Les études que nous avons menées conjointement avec des hautes écoles en Suisse montrent qu’il n’y aura pas moins de précipitations en 2100, mais qu’elles seront inégalement réparties dans le temps (période) et dans l’espace (lieu). On aura également moins de neige, mais les apports se feront toujours sous forme de précipitations.

La Suisse est le château d’eau de l’Europe aujourd’hui et elle le sera dans 100 ans. Les phénomènes seront plus violents qu’aujourd’hui et, malgré la fonte inéluctable des glaciers, les précipitations permettront de remplir les barrages. Le climat va évoluer et il faudra s’adapter : on aura des problèmes de répartition de la ressource, de dangers naturels et de sécheresse, mais pas de quantité d’eau.

Dans quel état d’esprit êtes-vous aujourd’hui, avec tous ces défis ?

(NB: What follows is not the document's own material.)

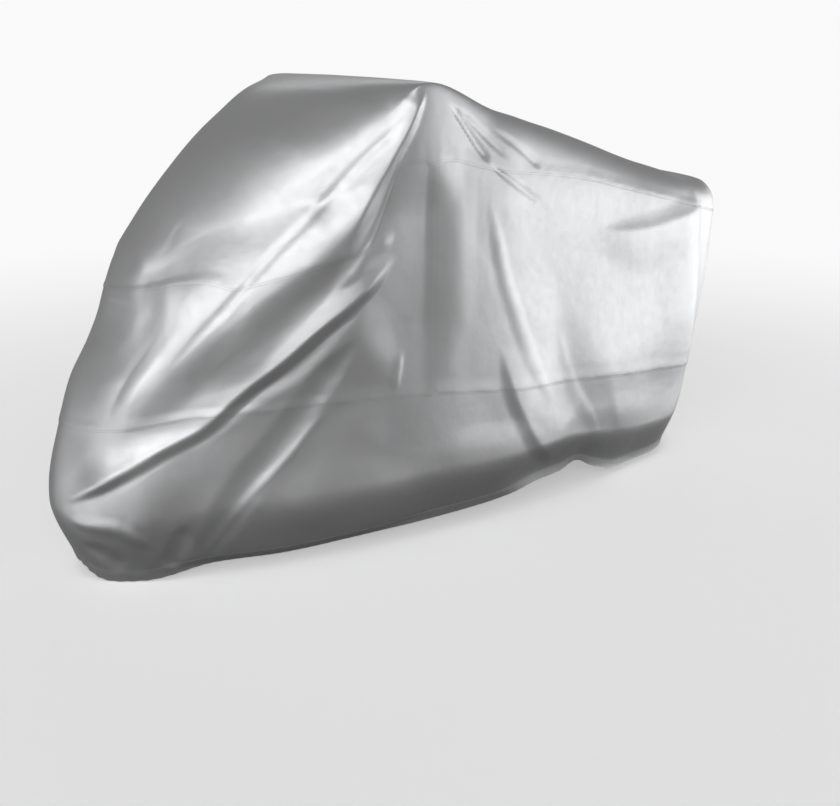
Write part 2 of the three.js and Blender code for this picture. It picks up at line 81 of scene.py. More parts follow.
# The loft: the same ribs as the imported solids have.
CARRIED_HEIGHT = 1150
LEVELS = {"hem": 0, "belly": 150, "low": 400, "high": 850, "shoulder": 1070, "crown": 1400}
KNOTS = np.array(list(LEVELS.values()), float)
CROWN = LEVELS["crown"]
BELLY_PLACE = 0.55
RIBS = dict(
    nose_centre=dict(foot=(-1035, 0, 25), belly=52, low=(-1052, 0, 420),
        high=(-930, 0, 685), shoulder=(-896, 0, 775), crown=(-868, 835)),
    nose_corner=dict(foot=(-1010, 88, 2), belly=50, low=(-1024, 85, 420),
        high=(-890, 110, 690), shoulder=(-855, 92, 790), crown=(-850, 865)),
    nose_side=dict(foot=(-930, 152, 0), belly=42, low=(-965, 158, 420),
        high=(-800, 190, 700), shoulder=(-745, 170, 845), crown=(-800, 932)),
    wheel=dict(foot=(-760, 208, 28), belly=38, low=(-805, 235, 425),
        high=(-650, 265, 720), shoulder=(-575, 250, 940), crown=(-695, 1045)),
    fork=dict(foot=(-560, 262, 30), belly=38, low=(-585, 305, 430),
        high=(-470, 340, 770), shoulder=(-420, 325, 1060), crown=(-565, 1150)),
    screen=dict(foot=(-385, 292, 36), belly=38, low=(-395, 350, 435),
        high=(-340, 380, 900), shoulder=(-300, 368, 1160), crown=(-430, 1228)),
    grip=dict(foot=(-170, 315, 40), belly=38, low=(-170, 385, 435),
        high=(-175, 402, 1040), shoulder=(-190, 396, 1240), crown=(-200, 1246)),
    tank=dict(foot=(60, 320, 45), belly=38, low=(60, 385, 405),
        high=(50, 375, 1000), shoulder=(40, 346, 1166), crown=(0, 1152)),
    seat=dict(foot=(400, 305, 62), belly=38, low=(400, 345, 370),
        high=(390, 330, 950), shoulder=(385, 280, 1068), crown=(385, 1046)),
    pillion=dict(foot=(690, 262, 14), belly=36, low=(710, 292, 330),
        high=(700, 285, 880), shoulder=(690, 232, 975), crown=(690, 966)),
    tail_side=dict(foot=(915, 210, 12), belly=24, low=(950, 240, 310),
        high=(985, 235, 835), shoulder=(955, 192, 915), crown=(950, 932)),
    tail_corner=dict(foot=(1005, 115, 26), belly=20, low=(1088, 130, 295),
        high=(1155, 138, 800), shoulder=(1115, 120, 886), crown=(1105, 900)),
    tail_centre=dict(foot=(1040, 0, 38), belly=22, low=(1124, 0, 290),
        high=(1200, 0, 790), shoulder=(1190, 0, 852), crown=(1155, 888)),
)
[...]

Il y a deux horizons temporels : pour cet hiver, la situation est assez anxiogène. Bien que je ne croie ni à un blackout généralisé, ni au contraire à un hiver « normal », je pense que nous aurons des restrictions et peut-être même des contingentements. Mais les prédictions sont très difficiles, nous en sommes réduits aux conjectures. Je suis en revanche plus positif pour le long terme. J’ai le sentiment que 2022-2023 sera à marquer d’une pierre blanche et que nous allons vraiment prendre en main cette transition énergétique. Mais, quoi qu’il en soit, je suis dans le domaine de l’énergie depuis 30 ans et je n’ai jamais eu à me demander s’il y aura de l’électricité l’hiver prochain. On vit une véritable rupture de paradigme.

Le mot de la fin est pour vous…

L’humanité doit relever l’extraordinaire défi du changement climatique et cesser d’émettre du CO2 à l’horizon 2050, au risque que la planète ne s’emballe. La bonne nouvelle, c’est qu’en Suisse, nous possédons les solutions pour répondre à cet immense problème avec l’eau, le soleil. Mais je crois aussi au fort potentiel du vent et de la géothermie profonde. Selon le GIEC, nous sommes au bord du précipice. Mais nous avons les ressources et la solution. Maintenant, il faut agir. J’espère vraiment que l’hiver prochain, s’il devait être compliqué, provoquera des déclics au sein de la population, pour que chacune et chacun prenne conscience et agisse.